Why are the samples near the center easier to classify?
And why are the samples in the corners more difficult to classify?
Can we have pdf version of these pages as well? Really helpful
I’ve searched and searched and this was THE best explanation I found online. Thanks so much for this!
Article is informative but I am confused how to find optimal number of dimensions for dimension reduction techniques?
Hi, can you please explain what does the ratio dmax-dmin/dmin represents, why does it goes to zero and what does it mean? why is the distance from the center related to distance to neighbours if one would consider a KNN classifier in high dimension?
Hi Vincent,
Thanks a lot for this useful Article.

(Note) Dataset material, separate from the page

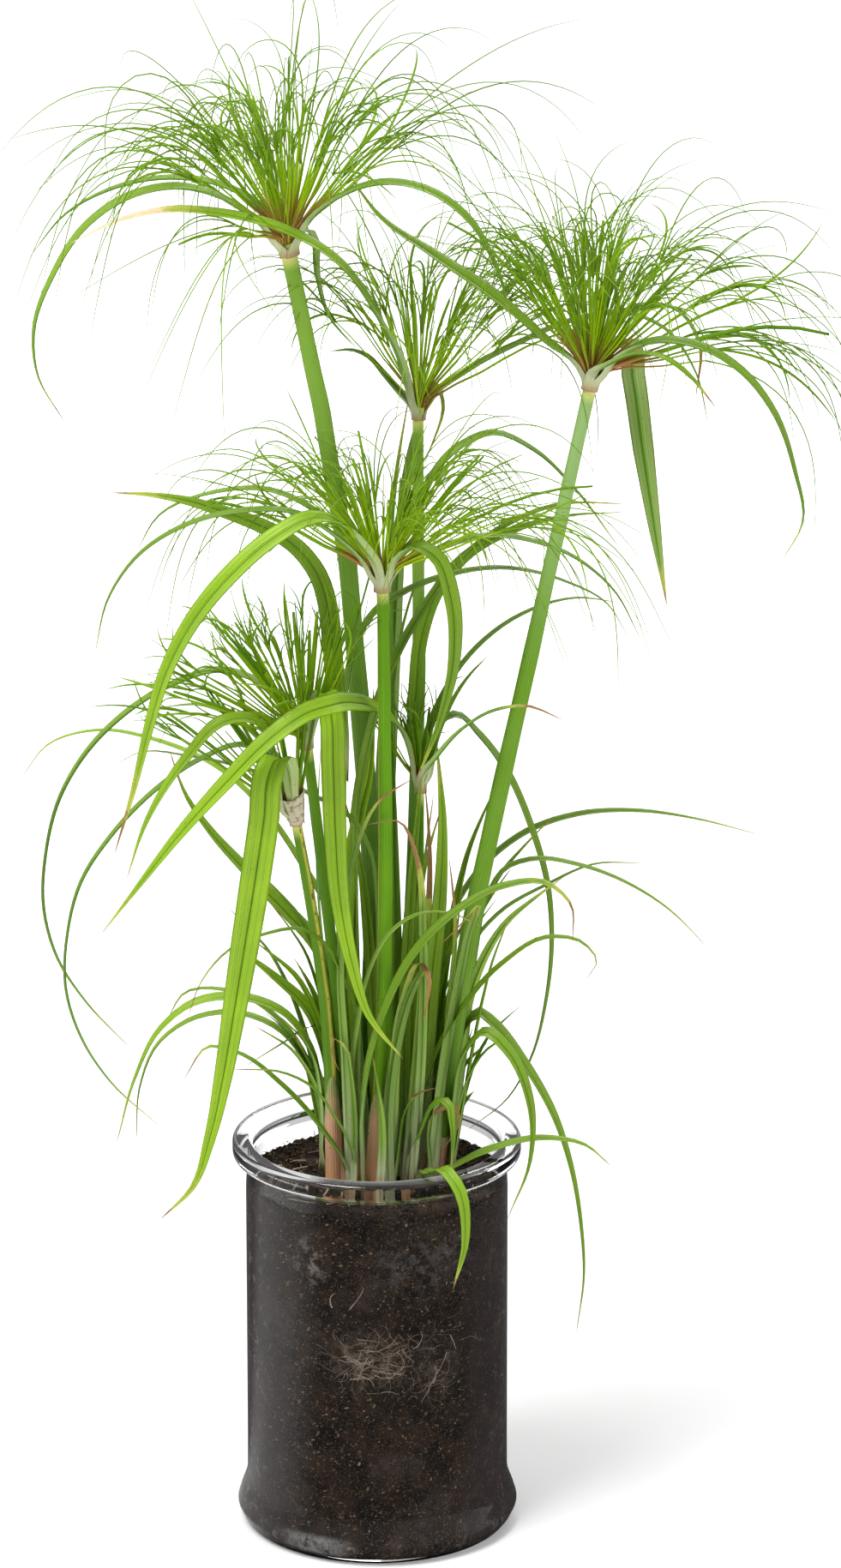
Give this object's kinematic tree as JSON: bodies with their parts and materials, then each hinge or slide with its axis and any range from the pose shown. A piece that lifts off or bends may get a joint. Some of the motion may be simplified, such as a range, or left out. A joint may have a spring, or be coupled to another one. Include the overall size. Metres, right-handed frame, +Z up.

It’s a great explanation of (curse of Dimensionality).
I am interested in the first figure which shows the relation between the number of dimensions and classifier performance.
Is it possible to provide me some references that provide this figure with more details and experimental result, or any reference that contain this figure.
I suggest, it would be useful if you show the references that you used in writing your articles on this site.
Thanks in advance for answering or providing any reference.
Well written topic Vincent,good job.
However can you explain briefly (or confirm if it is true): Is the unitary hypershpere realated to clustering because clastering uses the Euclidean distance from the center?
Thank you for your time
Hi Vincent, first of all I would like to thank you for the wonder blog post and the work you are doing on visiondummy.
I had one doubt about equation 2. Shouldn’t there be only one distance from a sample point to a centroid? How can there be two distances i.e minimum and maximum distances?
Hi, I am a student who follows data analytics course module I my university. I was so confused with all the theories and awful explanations by the lecturer. Thank god I found this article!